Un altro timore è l’investimento a lungo termine. Anche se in ottica sostenibile, chi investe cerca strategie di brevissimo termine, da short term, ma non sempre la finanza sostenibile consente di farlo. Diventa così importante avere a disposizione un consulente che faccia il reale interesse di chi investe, cercando di evitare l’effetto di infodemia. Infatti, nel garantirsi la firma per un investimento, si potrebbe tendere a fornire informazioni non necessarie. L’effetto è solo una gran confusione, che spinge a scappare via.
Anche Forum per la Finanza Sostenibile, in collaborazione con la società pubblica Mefop e il portale MondoInstitutional, hanno condotto una ricerca per capire la finanza sostenibile e chi se ne sente attratto o propenso. Lo studio coinvolge casse di previdenza, fondi pensione aperti, fondi pensione negoziali, fondi pensione preesistenti (istituiti prima della riforma del 1993) e piani individuali pensionistici.
Gli operatori previdenziali che investono nella finanza sostenibile aumentano in un anno, passando da 55 a 68, con un aumento del 76% rispetto al 2021. Ciò che attrae di più questi operatori è la possibilità di avere un buon ritorno dell’investimento, ma anche di dare un sostegno all’ambiente mentre si gestisce il proprio portafoglio.
Anche in questa ricerca si evidenzia una certa tollerabilità al rischio, dovuta però alla profonda conoscenza delle dinamiche finanziarie. In più, anche qui si fa sentire l’assenza di una certificazione che tuteli sul presunto greenwashing nei dati forniti dalle aziende.
Nella scelta, gli operatori fanno riferimento all’Agenda 2030 dell’Onu, con particolare riferimento a: salute e benessere, parità di genere, cambiamento climatico, lavoro dignitoso e crescita economica. Non mancano investimenti anche sull’energia rinnovabile e sostenibile.
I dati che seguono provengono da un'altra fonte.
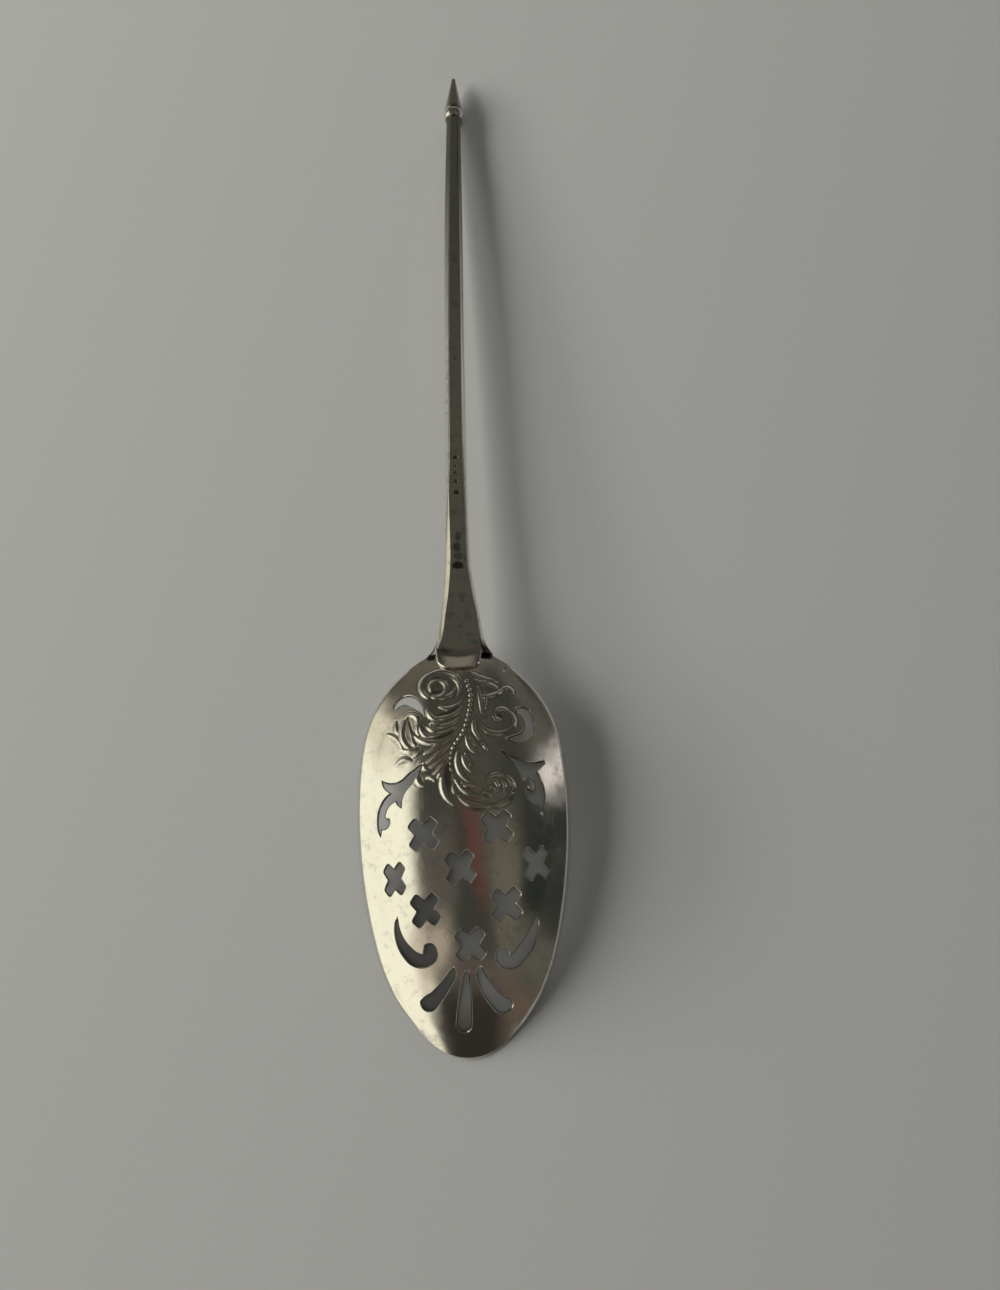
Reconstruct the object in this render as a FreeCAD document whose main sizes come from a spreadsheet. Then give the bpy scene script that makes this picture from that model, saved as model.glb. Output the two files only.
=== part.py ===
"""Mote spoon: a silver skimming spoon for tea, pierced, with a chased leaf on the back of the bowl.

The spoon lies as it comes to rest, face down. +Y runs from the tip of the bowl to the point of
the finial, +X to the right as seen from above, and +Z up. The origin is under the middle of the
spoon, on the surface that it lies on. All sizes are in millimetres.
"""

import FreeCAD, Part
import math
import os

import Sketcher
from FreeCAD import Vector

NODE = "mote_spoon"

doc = FreeCAD.newDocument("MoteSpoon")


# Sizes

SIZES = [
    ("overall_length", 135.5, "tip of the bowl to the point of the finial"),
    ("bowl_length", 46.6, "tip of the bowl to the heel, where the stem starts"),
    ("bowl_width", 25.3, "across the widest part of the bowl"),
    ("widest_from_tip", 26.8, "where the bowl is widest"),
    ("tip_radius", 6.4, "arc of the outline at the tip"),
    ("side_radius", 56.5, "long arc of the outline along each side"),
    ("side_toward_tip", 15.3, "from the widest place to where the side arc ends below it"),
    ("side_toward_heel", 8.1, "from the widest place to where the side arc ends above it"),
    ("heel_corner_back", 0.6, "from the heel back to where the shoulder meets the stem"),
    ("heel_corner_width", 8.6, "across the two corners of the shoulders"),
    ("heel_width", 7.0, "across the outline at the heel"),
    ("wall", 0.65, "thickness of the raised silver"),
    ("rim_edge", 0.25, "upright band that is left around the rim"),
    ("rim_flat", 3.2, "from the tip, how far the rim lies flat on the table"),
    ("rim_rise", 4.0, "height of the rim at the heel"),
    ("keel_tip", -0.45, "back of the bowl, carried on past the tip"),
    ("keel_nose", 1.75, "height of the back just behind the tip"),
    ("keel_fore", 4.45, "height of the back in the front part"),
    ("keel_waist", 6.85, "height of the back at the third cross section"),
    ("keel_middle", 8.2, "height of the back near the widest place"),
    ("keel_top", 8.15, "height of the back at its flattest"),
    ("keel_shoulder", 7.1, "height of the back at the shoulders"),
    ("keel_heel", 5.9, "height of the back just before the heel"),
    ("keel_end", 4.0, "back of the bowl, carried on past the heel"),
    ("tip_section_radius", 6.0, "cross section carried on past the tip"),
    ("heel_section_radius", 10.5, "cross section carried on past the heel"),
    ("stem_heel_width", 7.4, "width of the stem where it flares into the shoulders"),
    ("stem_root_width", 5.4, "width of the stem in the flare"),
    ("stem_flare_width", 4.0, "width of the stem where the flare ends"),
    ("stem_lower_width", 3.2, "width of the stem above the flare"),
    ("stem_middle_width", 2.75, "width of the stem, a quarter of the way up"),
    ("stem_upper_width", 2.6, "width of the stem past the middle"),
    ("stem_high_width", 2.42, "width of the stem near the top"),
    ("stem_neck_width", 1.95, "width of the stem under the finial"),
    ("stem_heel_thickness", 1.4, "thickness of the stem at the heel"),
    ("stem_thickness", 1.9, "thickness of the stem along most of its length"),
    ("stem_chamfer", 0.5, "bevel along the four edges of the stem"),
    ("stem_back_height", 5.4, "height of the flat back of the stem at the heel"),
    ("stem_bow", 0.45, "how far the stem arches above a straight line"),
    ("stem_bend", 0.8, "how far the stem leans to the right at the finial"),
    ("drop_width", 5.5, "width of the rounded tab where the stem runs onto the bowl"),
    ("drop_length", 2.4, "from the heel to the end of the tab"),
    ("drop_corner", 0.75, "radius of the corners of the tab"),
    ("drop_bow", 0.15, "how far the end of the tab bows out"),
    ("drop_height", 0.55, "how far the tab stands above the bowl"),
    ("finial_length", 7.5, "neck to point"),
    ("collar_radius", 1.42, "ring under the cone"),
    ("collar_edge_radius", 1.1, "the ring at its two edges"),
    ("collar_width", 1.55, "length of the ring along the stem"),
    ("cone_radius", 1.22, "base of the cone"),
    ("point_radius", 0.24, "worn point of the cone"),
    ("relief_height", 0.25, "how far the chased leaf stands above the bowl"),
    ("bead_radius", 0.24, "pearls along the spine of the leaf"),
    ("bead_pitch", 0.62, "from one pearl to the next"),
    ("cross_reach", 1.42, "from the middle of a pierced cross to the end of an arm, lengthwise"),
    ("cross_arm", 1.2, "width of an arm of a pierced cross at its end"),
    ("cross_root", 1.6, "width of an arm of a pierced cross where the arms meet"),
]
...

Oltre a questo documento, chi investe dovrebbe tenere in considerazione anche quanto reso noto dall’European Securities and Markets Authority – ESMA.
Nel 2022, l’ente europeo ha pubblicato la tabella di marcia della finanza sostenibile per il periodo 2022-2024. La priorità resta combattere il greenwashing, con normative che spingano le imprese a fornire dati più chiari. Per farlo, l’ente definisce uno strumento di controllo per capire quali sono i reali progressi realizzati in ottica sostenibile.
L’Esma ha anche definito delle strategie chiare per portare avanti questo lavoro di controllo e gli altri per una finanza davvero sostenibile, supportando anche un sistema di rating in base alla reale sostenibilità di produzione e di investimento per le imprese che si affacciano sul mercato.
Come si definisce se un investimento rientra nella finanza sostenibile o no? Si valutano i fattori ESG, ovvero Ambiente – Società e Governo societario (in inglese Environmental, Social e Governance). In fatto di ambiente, si va a verificare qual è l’impatto (che può essere anche neutro, cioè pari a zero) dell’impresa sul mondo. Il lato sociale, invece, riguarda la lotta alle disuguaglianze, l’inclusione, il lavoro, l’investimento nella formazione professionale e il benessere della comunità dove l’azienda insiste. Infine, c’è l’assetto societario e come opera con enti pubblici e privati per realizzare soluzioni realmente sostenibili.
Quando l’investimento riduce il surriscaldamento globale e combatte il cambiamento climatico, si parla di finanza verde, che è una parte di finanza sostenibile. Al momento, la finanza sostenibile ha un valore di 35.300 miliardi di dollari nel mondo. Rispetto al 2018 è aumentato del 15 percento. Il totale del risparmio gestito in questo modo è del 36 percento.